Giovani soli è un dramma in due atti scritta durante la permanenza dell’autore a Trento, 1984. “Sentirsi soli è come essere faccia a faccia con la morte” è la frase-chiave per interpretare i contenuti di questa opera che ha come sfondo la crisi nazionale degli anni 1942-1943. Il dramma riflette i dubbi e gli interrogativi che si pone il giovane Scotellaro, quando scopre la necessità di fare i conti con la realtà per comprendere come dover operare all’interno ella società e per sfuggire a qualunque tipo di alienazione.

L’uva puttanella è un romanzo autobiografico iniziato attorno al 1950 e rimasto incompiuto a causa dell’improvvisa morte dell’autore. La prima parte è dedicata alle vicende dell’infanzia, alle esperienze della prima adolescenza maturate in un piccolo paese di contadini, alla frequentazione della scuola, allo svolgersi della seconda guerra mondiale fino all’arrivo degli alleati. La seconda parte assume una dimensione più ampia, riporta le esperienze politiche fatte nel partito e da sindaco, la vicenda del carcere e la sua assoluzione. Si arricchisce di tanti personaggi conosciuti in situazioni diverse; presenta avvenimenti che diventano l’occasione di una riflessione più ampia e profonda, perché collocati in un preciso contesto storico con il sottoproletariato rurale che rimane il protagonista principale, poiché Scotellaro conosce bene angosce e sofferenze che sperimenta in prima persona. Egli resterà sempre un intellettuale legato al mondo contadino al quale sente di appartenere per nascita, costumi, lingua e cultura nonostante sia nato in una famiglia di artigiani che facevano i ciabattini, i fabbri, le sarte, (la nonna era la levatrice del paese), tutti però legati alla campagna, uniti nella povertà, nel tipo di cultura, dalla coscienza di servire la comunità. Rocco è un contadino senza essere un contadino, vive un rapporto profondo col mondo rurale (Il mondo dei Padri), di cui avverte la chiusura e l’immobilismo, ma anche quei fremiti innovativi che lo percorrono sotto la spinta di mutazioni politiche e sociologiche. Per questo cercherà sempre di far prendere coscienza a braccianti e contadini della loro condizione di classe subalterna se vogliono conquistare dignità e libertà di fronte ai “vecchi” padroni.

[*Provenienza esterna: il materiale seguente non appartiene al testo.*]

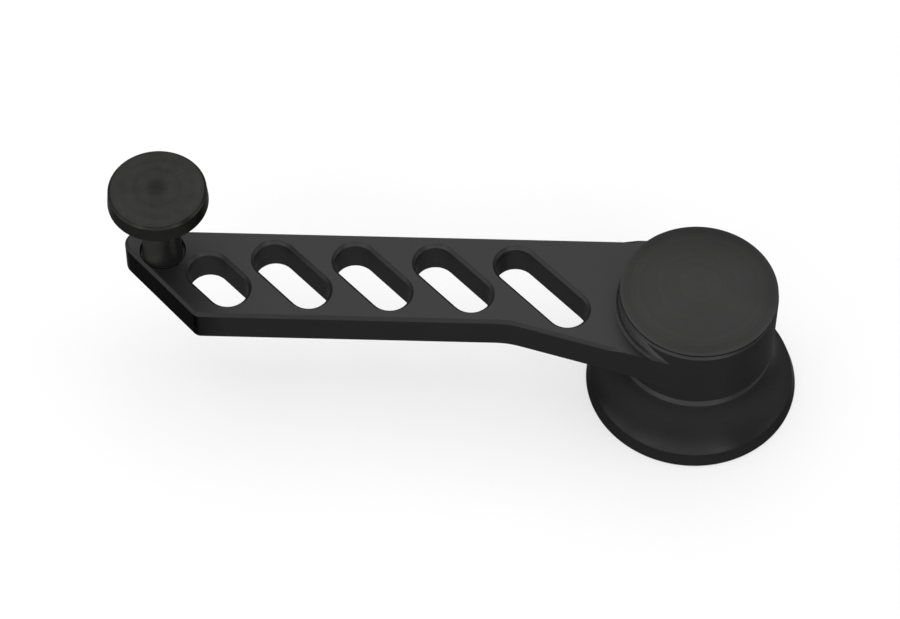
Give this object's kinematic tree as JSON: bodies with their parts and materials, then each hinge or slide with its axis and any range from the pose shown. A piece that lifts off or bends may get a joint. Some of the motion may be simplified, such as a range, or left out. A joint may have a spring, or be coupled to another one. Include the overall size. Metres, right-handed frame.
{
  "type": "crank handle",
  "caption": "Flat slotted crank arm with a round capped hub on a flared escutcheon at one end and a spinning spool knob at the other.",
  "frame": {"origin": "centre of the drive bore's mouth in the hub's steel insert, 1 mm above the panel", "axes": "+Z along the hub's axis away from the panel, -X along the arm towards the knob"},
  "size_m": [0.1411, 0.0434, 0.0487],
  "materials": {
    "black_anodised": "satin black anodised",
    "steel_plain": "turned",
    "steel_fastener": "zinc plated",
    "spring_steel": "tempered",
    "bushing_bronze": "sintered",
    "bearing_plastic": "moulded, black",
    "seal_rubber": "matt"
  },
  "bodies": {
    "arm": {"arm": "black_anodised", "hub_cap": "black_anodised", "hub_cap_o_ring": "seal_rubber", "drive_insert": "steel_plain", "insert_screws": "steel_fastener", "drive_screw": "steel_fastener", "drive_lock_washer": "steel_fastener", "drive_flat_washer": "steel_fastener", "escutcheon_retaining_ring": "spring_steel", "escutcheon_wave_spring": "spring_steel", "knob_bushing_upper": "bushing_bronze", "knob_bushing_lower": "bushing_bronze"},
    "knob": {"knob": "black_anodised", "knob_thrust_washer": "bearing_plastic", "knob_wave_washer": "spring_steel", "knob_retaining_washer": "steel_fastener", "knob_screw": "steel_fastener"},
    "escutcheon": {"escutcheon": "black_anodised", "escutcheon_liner": "bearing_plastic", "escutcheon_retaining_washer": "steel_plain"}
  },
  "joints": [
    {"name": "knob_spin", "type": "hinge", "parent": "arm", "child": "knob", "pos_m": [-0.1092, 0.0103, 0.0261], "axis": [0, 0, 1], "continuous": true},
    {"name": "escutcheon_spin", "type": "hinge", "parent": "arm", "child": "escutcheon", "pos_m": [0, 0, 0], "axis": [0, 0, 1], "continuous": true}
  ]
}
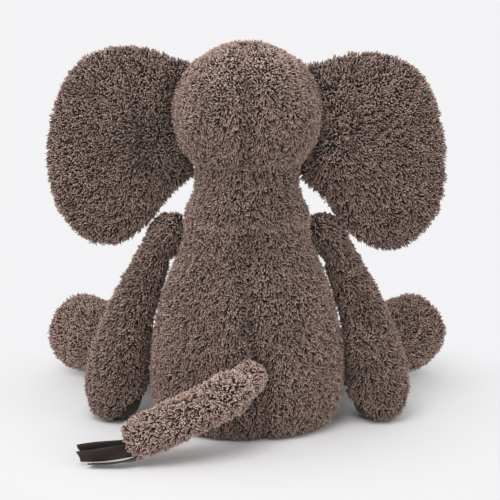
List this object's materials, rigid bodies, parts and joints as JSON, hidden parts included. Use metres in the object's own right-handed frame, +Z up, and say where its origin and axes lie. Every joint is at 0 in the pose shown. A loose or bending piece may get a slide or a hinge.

Contadini del Sud rimane un’opera fondamentale nel quadro culturale del Mezzogiorno, perché è un’indagine sociologica, iniziata nel 1950 e rimasta incompiuta, che presenta un metodo innovativo di approccio alla realtà. Si tratta di cinque storie individuali, narrate dagli stessi protagonisti: Michele Mulieri, coltivatore diretto, falegname e rivenditore di alimentari e benzina, anarchico; Andrea Di Grazia, coltivatore diretto, democristiano; Antonio Laurenzana, coltivatore diretto e piccolo affittuario; Francesco Chironna, mezzadro, innestatore, appartenente alla Chiesa evangelica; Cosimo Montefusco, mandriano di bufali. Per la prima volta sono le persone a esprimersi liberamente, a dare un senso alla loro vita, a prendere coscienza della loro condizione sociale. si tratta di una inchiesta condotta con rigore scientifico e in modo sistematico che ha un suo valore sociologico, ma presenta anche un sotto-testo poetico, perché crea dei personaggi e conferisce una consapevolezza alla loro vita. L’autore riesce a costruire in via indiretta il quadro di una civiltà contadina segnata dal dolore e dallo sconforto, ma anche capace di esprimere una voglia di riscatto e di “risveglio politico”; ci restituisce l’immagine di un’Italia frammentata, multiculturale e multilinguistica lontana da visioni sovraniste o neo-nazionaliste, nello stesso tempo priva di forme retoriche e consolatorie, ma profonda, vera e ricca di umanità.